The idea of the proof is to show that the policy iteration algorithm converges faster than the value iteration algorithm.

In particular, to prove the convergence of $\left\{v_{\pi_k}\right\}_{k=0}^{\infty}$, we introduce another sequence $\left\{v_k\right\}_{k=0}^{\infty}$ generated by \[ v_{k+1}=f\left(v_k\right)=\max _\pi\left(r_\pi+\gamma P_\pi v_k\right) \]
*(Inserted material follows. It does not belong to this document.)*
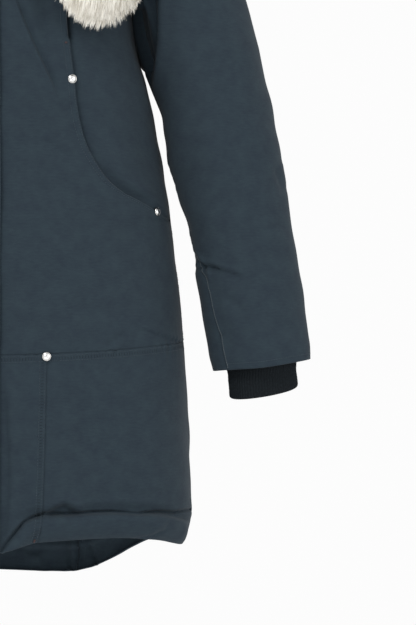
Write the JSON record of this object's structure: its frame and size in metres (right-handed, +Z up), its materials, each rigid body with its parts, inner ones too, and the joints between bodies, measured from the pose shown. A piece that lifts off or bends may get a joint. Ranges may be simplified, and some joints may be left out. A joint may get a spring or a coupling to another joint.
{
  "type": "fur trimmed parka",
  "caption": "Filled-out parka with a folded-down hood edged in fur, hand pockets, rivets, long sleeves with knit cuffs and a hem that drops at the back.",
  "frame": {"origin": "middle of the neck opening, level with the top of the shoulders, where the garment is held up", "axes": "+Z up, -Y towards the wearer's front, +X towards the wearer's left"},
  "size_m": [0.7944, 0.4359, 0.9905],
  "materials": {
    "cloth": "matt fine twill, dark slate blue",
    "fur": "long soft cream fur",
    "knit": "black rib knit",
    "metal": "polished silver rivet caps"
  },
  "bodies": {
    "root": {"front_center_left": "cloth", "front_center_right": "cloth", "front_side_left": "cloth", "front_side_right": "cloth", "front_lower_left": "cloth", "front_lower_right": "cloth", "front_skirt_left": "cloth", "front_skirt_right": "cloth", "back_upper_left": "cloth", "back_upper_right": "cloth", "back_lower_center": "cloth", "back_lower_left": "cloth", "back_lower_right": "cloth", "placket": "cloth", "sleeve_upper_left": "cloth", "sleeve_upper_right": "cloth", "sleeve_under_left": "cloth", "sleeve_under_right": "cloth", "collar": "cloth", "hood_left": "cloth", "hood_right": "cloth", "fur_ruff": "fur", "cuff_left": "knit", "cuff_right": "knit", "rivet_pocket_top_left": "metal", "rivet_pocket_top_right": "metal", "rivet_pocket_end_left": "metal", "rivet_pocket_end_right": "metal", "rivet_cross_seam_left": "metal", "rivet_cross_seam_right": "metal"}
  },
  "joints": []
}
This iterative algorithm is exactly the value iteration algorithm. We already know that $v_k$ converges to $v^*$ when given any initial value $v_0$.

For $k=0$, we can always find a $v_0$ such that $v_{\pi_0} \geq v_0$ for any $\pi_0$.

We next show that $v_k \leq v_{\pi_k} \leq v^*$ for all $k$ by induction.

For $k \geq 0$, suppose that $v_{\pi_k} \geq v_k$.

For $k+1$, we have \[ \begin{aligned} v_{\pi_{k+1}}-v_{k+1} & =\left(r_{\pi_{k+1}}+\gamma P_{\pi_{k+1}} v_{\pi_{k+1}}\right)-\max _\pi\left(r_\pi+\gamma P_\pi v_k\right) \\ & \geq\left(r_{\pi_{k+1}}+\gamma P_{\pi_{k+1}} v_{\pi_k}\right)-\max _\pi\left(r_\pi+\gamma P_\pi v_k\right) \end{aligned} \] (because $v_{\pi_{k+1}} \geq v_{\pi_k}$ by Lemma 4.1 and $P_{\pi_{k+1}} \geq 0$ ) \[ =\left(r_{\pi_{k+1}}+\gamma P_{\pi_{k+1}} v_{\pi_k}\right)-\left(r_{\pi_k^{\prime}}+\gamma P_{\pi_k^{\prime}} v_k\right) \nonumber \] (suppose $\left.\pi_k^{\prime}=\arg \max _\pi\left(r_\pi+\gamma P_\pi v_k\right)\right)$ \[ \geq\left(r_{\pi_k^{\prime}}+\gamma P_{\pi_k^{\prime}} v_{\pi_k}\right)-\left(r_{\pi_k^{\prime}}+\gamma P_{\pi_k^{\prime}} v_k\right) \nonumber \] (because $\pi_{k+1}=\arg \max _\pi\left(r_\pi+\gamma P_\pi v_{\pi_k}\right)$ ) \[ =\gamma P_{\pi_k^{\prime}}\left(v_{\pi_k}-v_k\right) \text {. } \nonumber \]

Since $v_{\pi_k}-v_k \geq 0$ and $P_{\pi_k^{\prime}}$ is nonnegative, we have $P_{\pi_k^{\prime}}\left(v_{\pi_k}-v_k\right) \geq 0$ and hence $v_{\pi_{k+1}}-v_{k+1} \geq 0$

Therefore, we can show by induction that $v_k \leq v_{\pi_k} \leq v^*$ for any $k \geq 0$. Since $v_k$ converges to $v^*, v_{\pi_k}$ also converges to $v^*$.